I. Supplies and Inventory
- Materials and supplies used to manufacture products.
- Inventory costs, such as raw materials and storage.
J. Depreciation
- Deduct the cost of long-term assets (e.g., machinery, vehicles) over their useful life.
- Use Section 179 to claim full deductions for qualifying assets in the year they’re purchased.
3. Lesser-Known Small Business Tax Deductions
A. Education and Training
- Costs for workshops, courses, or certifications to enhance your skills.
B. Business Insurance
- Premiums for general liability, professional liability, or property insurance.
C. Bad Debts
- Deduct unpaid invoices that are unlikely to be collected.
D. Start-Up Costs
- Deduct up to $5,000 in start-up expenses, such as incorporation fees and market research.
E. Bank and Credit Card Fees
- Deduct monthly account fees, wire transfer charges, or interest on business credit cards.
F. Charitable Contributions
- Contributions made by C corporations to qualifying charities are deductible.
- Sole proprietors and other entities may deduct these indirectly through personal returns.
4. How to Maximize Small Business Tax Deductions
- Keep Accurate Records
- Maintain receipts, invoices, and bank statements for all deductible expenses.
- Separate Business and Personal Finances
- Use a dedicated business bank account and credit card to simplify tracking.
- Consult a Tax Professional
- Seek advice from a CPA or tax advisor to ensure compliance and identify deductions you might overlook.
- Use Accounting Software
- Tools like QuickBooks or Xero can help track expenses and generate reports.
5. Filing Small Business Taxes
Tax Forms by Business Type
Business Type | Required Tax Form |
---|---|
Sole Proprietorship | Schedule C (Form 1040) |
Partnership | Form 1065 |
LLC (varies by election) | Schedule C, Form 1065, or 1120 |
Corporation | Form 1120 (or 1120-S for S Corps) |
Tax Credits vs. Deductions
- Credits: Reduce your tax liability dollar-for-dollar (e.g., R&D tax credit).
- Deductions: Reduce your taxable income, lowering the amount of tax owed.
Frequently Asked Questions (FAQs)
1. Can I deduct personal expenses used for business?
Only the business-use portion of mixed expenses (e.g., cell phone, internet) is deductible.
2. Are meals fully deductible?
Typically, 50% of business meal expenses are deductible. Exceptions apply for certain types of meals.
3. Can I deduct my business start-up costs?

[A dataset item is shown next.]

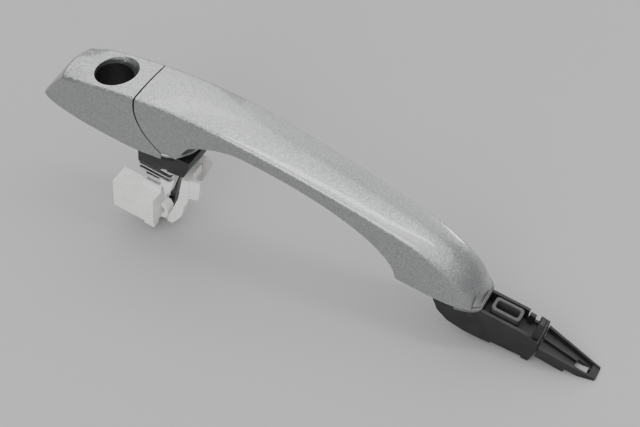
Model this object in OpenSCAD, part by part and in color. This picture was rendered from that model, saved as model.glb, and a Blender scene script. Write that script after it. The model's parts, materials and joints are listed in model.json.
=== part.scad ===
// Outside door handle of a car: a painted pull grip hinged at its front end,
// a fixed end cap with a key hole at its rear end, and the nylon and steel
// pieces that reach through the door skin.
// Z = 0 is the door skin, +Z points out of the door, +X runs towards the hinge
// and the origin lies on the axis of the key cylinder.

/* [Painted body] */
// Outer face above the door skin at the highest point
peak_z = 36.1; // [35:0.1:37]
// Distance of the highest point from the key hole
peak_x = 66; // [64:1:68]
// Length of the painted body behind the key hole
rear_len = 34.5; // [33:0.5:36]
// Length of the painted body in front of the key hole
front_len = 199.5; // [198:0.5:201]
// Half the width of the end cap at the door skin
cap_half_w = 17; // [16:0.1:17.5]
// Half the width of the front block at the door skin
nose_half_w = 14; // [13.5:0.1:14.5]
// Wall of the painted mouldings
wall = 2.2; // [2:0.1:2.6]
// Gap between the end cap and the grip
split_gap = 0.9; // [0.8:0.1:1.2]

/* [Finger space] */
// Clear height between the door skin and the grip
finger_h = 26.1; // [25.5:0.1:26.5]
// Distance of the highest part of the underside from the key hole
arch_x = 76; // [75:0.5:77]

/* [Key hole] */
// Radius of the bore for the key cylinder
key_r = 9.2; // [8.8:0.1:9.4]
// Radius of the chamfered rim on the outer face
rim_r = 10.4; // [10.1:0.1:10.8]
// Outer radius of the key sleeve
sleeve_r = 11; // [10.8:0.1:11.4]

/* [Pull leg and hinge] */
// Distance of the pull leg from the key hole
leg_x = 38; // [37.5:0.1:38.5]
// Depth of the leg's tip below the door skin
leg_depth = 53; // [50:0.5:55]
// Hinge axis at the front, measured from the key hole
hinge_x = 222; // [220:0.5:224]
// Hinge axis below the door skin
hinge_z = -13; // [-13.5:0.5:-12.5]

/* [Guide behind the door] */
// Top of the guide block below the door skin
block_top = 34.5; // [34:0.5:35]
// Height of the guide block
block_h = 19.5; // [19:0.5:20.5]
// Length of the guide block
block_l = 24; // [23:0.5:25]
// Depth of the stem that fills the hole in the door
stem_h = 19.5; // [18:0.5:20]

/* [Hidden] */

paint = [0.68, 0.69, 0.70];
black = [0.10, 0.10, 0.11];
nylon = [0.90, 0.90, 0.88];
steel = [0.72, 0.73, 0.75];
rubber = [0.06, 0.06, 0.06];

eps = 0.01;
arch_rear_len = 39;
arch_front_len = 84;
lobe_z = 4.2;          // underside of the grip's rear lobe, above the cap's lip
lip_z = 3.3;           // top of the cap's lip under that lobe
lip_end = 48.4;          // front end of the lip
side_n = 4;            // points up a side wall
corner_n = 4;          // points round a crease
crown_n = 5;           // points from a crease to the crest
half_n = side_n + corner_n + crown_n;
split_top = 19.6;      // place of the split on the outer face
split_level = 27;      // height below which the split curves forward
split_bend = 0.0288;

// ---- the styled surface, as functions of the place along the handle ----

function clamp01(t) = min(1, max(0, t));
function smooth(t) = let(u = clamp01(t)) u * u * (3 - 2 * u);

// height of the outer face along its middle, and how both ends are rounded off
function spine(x) = peak_z - 0.00195 * pow(min(0, x - peak_x), 2)
    - 0.00734 * pow(max(0, x - peak_x), 1.6);
function rear_round(x) = pow(max(0, 1 - pow(clamp01((-24 - x) / (rear_len - 24)), 1.2)), 0.75);
function front_round(x, end) = sqrt(max(0, 1 - pow(clamp01((x - 160) / (end - 160)), 2)));

// the crest, and the crease along each side, which reaches the door skin before the crest does
function top_z(x) = (spine(x) - 1.6 * (1 - smooth(x / 60)) + smooth((x - 145) / 40))
    * rear_round(x) * front_round(x, front_len);
function crease_z(x) = (spine(x) - 2.1) * rear_round(x) * front_round(x, front_len - 3);

// half width at the door skin and at the crease
function end_plan(u, blunt, n) = blunt + (1 - blunt) * sqrt(max(0, 1 - pow(clamp01(u), n)));
function rear_plan(x) = end_plan((-2 - x) / (rear_len - 2), 0.62, 2.2);
function front_plan(x, n) = end_plan((x - 170) / (front_len + 1 - 170), 0.4, n);
function skin_w(x) = (nose_half_w + 0.6 * smooth((115 - x) / 85)
    + (cap_half_w - nose_half_w - 0.6) * smooth((42 - x) / 24)
    - 0.7 * smooth((8 - x) / 30)) * rear_plan(x) * front_plan(x, 3);
function crease_w(x) = (13.3 - 2.6 * smooth((x - 55) / 125)) * rear_plan(x) * front_plan(x, 5);
function wall_w(x, z) = crease_w(x)
    + (skin_w(x) - crease_w(x)) * clamp01((crease_z(x) - z) / max(crease_z(x), 0.1));
function crease_r(x) = min(0.9 + 0.8 * smooth((x - 120) / 60), 0.4 * top_z(x), 0.4 * crease_w(x));

// underside: highest over the fingers, curved down to the door at both ends
function arch(x) = x < arch_x
    ? finger_h * pow(max(0, 1 - pow(clamp01((arch_x - x) / arch_rear_len), 1.5)), 1 / 1.5)
    : finger_h * pow(max(0, 1 - pow(clamp01((x - arch_x) / arch_front_len), 2)), 0.58);
function under_z(x) = x < arch_x ? max(lobe_z, arch(x) * smooth((x - 38) / 13)) : arch(x);

// one half of a section, from its foot up to the crest, inset by t
function bend(a, c, b, t) = a * pow(1 - t, 2) + c * 2 * t * (1 - t) + b * t * t;
function half_section(x, z0, t) = let(
    zc = max(z0 + 1.2, crease_z(x) - t), wc = max(3, crease_w(x) - t),
    zt = max(z0 + 1.5, top_z(x) - t), foot = [max(3.2, wall_w(x, z0) - t), z0], c = [wc, zc],
    r = min(max(crease_r(x), 0.8) - 0.2 * t + 0.5, 0.45 * norm(c - foot), 0.45 * wc),
    s = c + (foot - c) * (r / max(norm(foot - c), 0.001)),
    u = [wc - r, zc + (zt - zc) * (1 - pow((wc - r) / wc, 2))])
    concat([for (i = [0:side_n - 1]) foot + (s - foot) * (i / side_n)],
           [for (i = [0:corner_n]) bend(s, c, u, i / corner_n)],
           [for (i = [1:crown_n]) let(w = (wc - r) * (1 - i / crown_n))
               [w, zc + (zt - zc) * (1 - pow(w / wc, 2))]]);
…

Yes, you can deduct up to $5,000 in start-up costs and amortize additional costs over several years.
4. Do I need receipts for all deductions?
Receipts are necessary for expenses over $75 and recommended for all deductions to ensure compliance.

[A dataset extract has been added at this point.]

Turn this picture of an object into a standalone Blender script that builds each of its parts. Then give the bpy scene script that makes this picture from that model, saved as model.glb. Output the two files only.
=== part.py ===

5. Can I claim my home office?
Yes, if a portion of your home is used exclusively and regularly for business.
6. What if I operate at a loss?
Business losses can offset other income and may be carried forward to future tax years.
Conclusion
Understanding and claiming small business tax deductions is crucial for reducing your tax liability and maximizing profitability. By keeping detailed records, staying informed about eligible expenses, and seeking professional advice, you can confidently manage your tax responsibilities and reinvest in your business.